** Start **

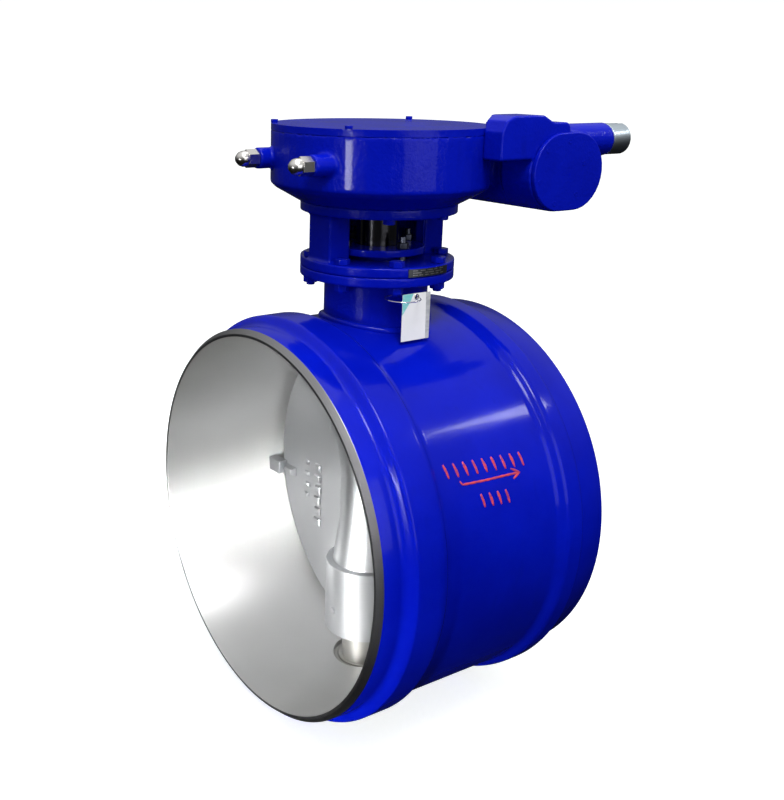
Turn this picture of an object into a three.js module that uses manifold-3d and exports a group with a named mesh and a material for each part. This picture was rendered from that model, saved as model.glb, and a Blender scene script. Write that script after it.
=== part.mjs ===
// Butt-welded butterfly valve, nominal size 900, with a two-stage worm operator.
// Millimetres. Origin: where the stem axis crosses the pipe axis.
// +X runs along the pipe towards the outlet, +Z runs up the stem.
import * as THREE from 'three';
import { mergeVertices } from 'three/addons/utils/BufferGeometryUtils.js';
import Module from 'manifold-3d';

const wasm = await Module();
wasm.setup();

// Body
const FACE = 332;
const PIPE_R = 457.2;
const BORE_R = 440;
const BARREL_R = 464;
const RIDGE_R = 480;
const GAP = 0.3;
const RUN_GAP = 0.8;
const BODY_SEGS = 64;

// Seat and disc: the seal plane lies SEAT_X behind the stem axis
const SEAT_X = 80;
const SEAT_R = 424;
const SEAT_SLOPE = SEAT_X / SEAT_R;
const SEAL_GAP = 1.1;
const FACE_X = 18;
const HUB_R = 68;
const HUB_WIDE = 84;
const COLLAR_R = 100;
const COLLAR_Z = 172;
const HUB_END = 352;
const PIN_Z = 290;

// Stem and neck
const STEM_R = 50;
const BUSH_R = 62;
const SPIGOT_R = 75;
const PACKING_R = 68;
const NECK_R = 122;
const FLANGE_R = 180;
const FLANGE_LOW = 562;
const FLANGE_MID = 584;
const FLANGE_TOP = 606;
const FLANGE_PCR = 158;
const LOWER_FACE = -468;

// Bracket between the neck flange and the operator
const BRACKET_R = 182;
const BRACKET_TOP = 734.7;
const BRACKET_PLATE = 712;
const LEG_IN = 112;
const LEG_OUT = 168;
const LEG_HALF = 40;
const GLAND_PCR = 92;

// Operator: housing, main worm gear and first-stage worm gear
const DRUM_R = 252;
const DRUM_IN = 236;
const DRUM_LOW = 735;
const DRUM_FLOOR = 774;
const DRUM_RIM = 893;
const DRUM_TOP = 908;
const GEAR_Z = 812;
const WHEEL_TEETH = 43;
const WHEEL_MODULE = 10;
const WHEEL_R = WHEEL_TEETH * WHEEL_MODULE / 2;
const WORM_R = 55;
const WORM_X = WHEEL_R + WORM_R;
const CASE_R = 88;
const CASE_BACK = -200.3;
const CASE_FRONT = -290;
const CASE_LONG = 46;
const FIRST_TEETH = 24;
const FIRST_MODULE = 3.7;
const FIRST_R = FIRST_TEETH * FIRST_MODULE / 2;
const INPUT_R = 20;
const INPUT_STARTS = 2;
const INPUT_Y = -248;
const INPUT_Z = GEAR_Z + FIRST_R + INPUT_R;
const STOP_Y = 105;
const STOP_Z = 832;
const STOP_FACE = -180;

// Where the tag hangs from its wire loop, under the neck flange
const TAG_AT = [-22, -172, 540];

const PAINT = new THREE.MeshStandardMaterial({ color: 0x0a1fae, roughness: 0.3 });
const STEEL = new THREE.MeshStandardMaterial({ color: 0xb9bcc0, metalness: 1, roughness: 0.35 });
const DARK = new THREE.MeshStandardMaterial({ color: 0x3a3c40, metalness: 0.8, roughness: 0.5 });
const BRONZE = new THREE.MeshStandardMaterial({ color: 0xa8763e, metalness: 1, roughness: 0.4 });
const GRAPHITE = new THREE.MeshStandardMaterial({ color: 0x26272a, roughness: 0.8 });
const PAPER = new THREE.MeshStandardMaterial({ color: 0xf2f2ee, roughness: 0.7 });

const group = new THREE.Group();

// Closed solid from a geometry, with its faces turned outwards.
function solid(geometry) {
  const source = geometry.index ? geometry.toNonIndexed() : geometry;
  const bare = new THREE.BufferGeometry();
  bare.setAttribute('position', source.getAttribute('position').clone());
  const merged = mergeVertices(bare, 1e-3);
  const points = merged.getAttribute('position').array;
  const triangles = [];
  let volume = 0;
  const a = new THREE.Vector3();
  const b = new THREE.Vector3();
  const c = new THREE.Vector3();
  for (let i = 0; i < merged.index.count; i += 3) {
    const [p, q, r] = [0, 1, 2].map((k) => merged.index.getX(i + k));
    if (p === q || q === r || r === p) continue;
    triangles.push(p, q, r);
    a.fromArray(points, 3 * p);
    b.fromArray(points, 3 * q);
    c.fromArray(points, 3 * r);
    volume += a.dot(b.cross(c));
  }
  if (volume < 0) triangles.reverse();
  return new wasm.Manifold(new wasm.Mesh({
    numProp: 3,
    vertProperties: new Float32Array(points),
    triVerts: new Uint32Array(triangles),
  }));
}

function add(name, body, material) {
  const data = body.getMesh();
  const geometry = new THREE.BufferGeometry();
  geometry.setAttribute('position', new THREE.BufferAttribute(data.vertProperties, 3));
  geometry.setIndex(new THREE.BufferAttribute(data.triVerts, 1));
  geometry.computeVertexNormals();
  const mesh = new THREE.Mesh(geometry, material);
  mesh.name = name;
  group.add(mesh);
}

// Turns a geometry made about Y so that its axis lies along the named axis.
function along(geometry, axis) {
  if (axis === 'X') geometry.rotateZ(-Math.PI / 2);
  if (axis === 'Z') geometry.rotateX(Math.PI / 2);
  return geometry;
}

// Revolved ring or solid: profile is a list of [distance along the axis, radius].
function turned(axis, profile, segs, at = [0, 0, 0]) {
  const points = profile.map(([s, r]) => new THREE.Vector2(r, s));
  if (profile[0][1] > 0) points.push(points[0].clone());
  const geometry = along(new THREE.LatheGeometry(points, segs), axis);
  return solid(geometry.translate(...at));
}

function rod(axis, radius, from, to, at = [0, 0, 0], segs = 24) {
  return turned(axis, [[from, 0], [from, radius], [to, radius], [to, 0]], segs, at);
}

function ring(axis, inner, outer, from, to, at = [0, 0, 0], segs = 24) {
  return turned(axis, [[from, inner], [from, outer], [to, outer], [to, inner]], segs, at);
}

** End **

* [Exercise task]: Of all the lines in the listing above, how many contain the word "that"? Answer with the number alone.

* [Solution to this task]: 2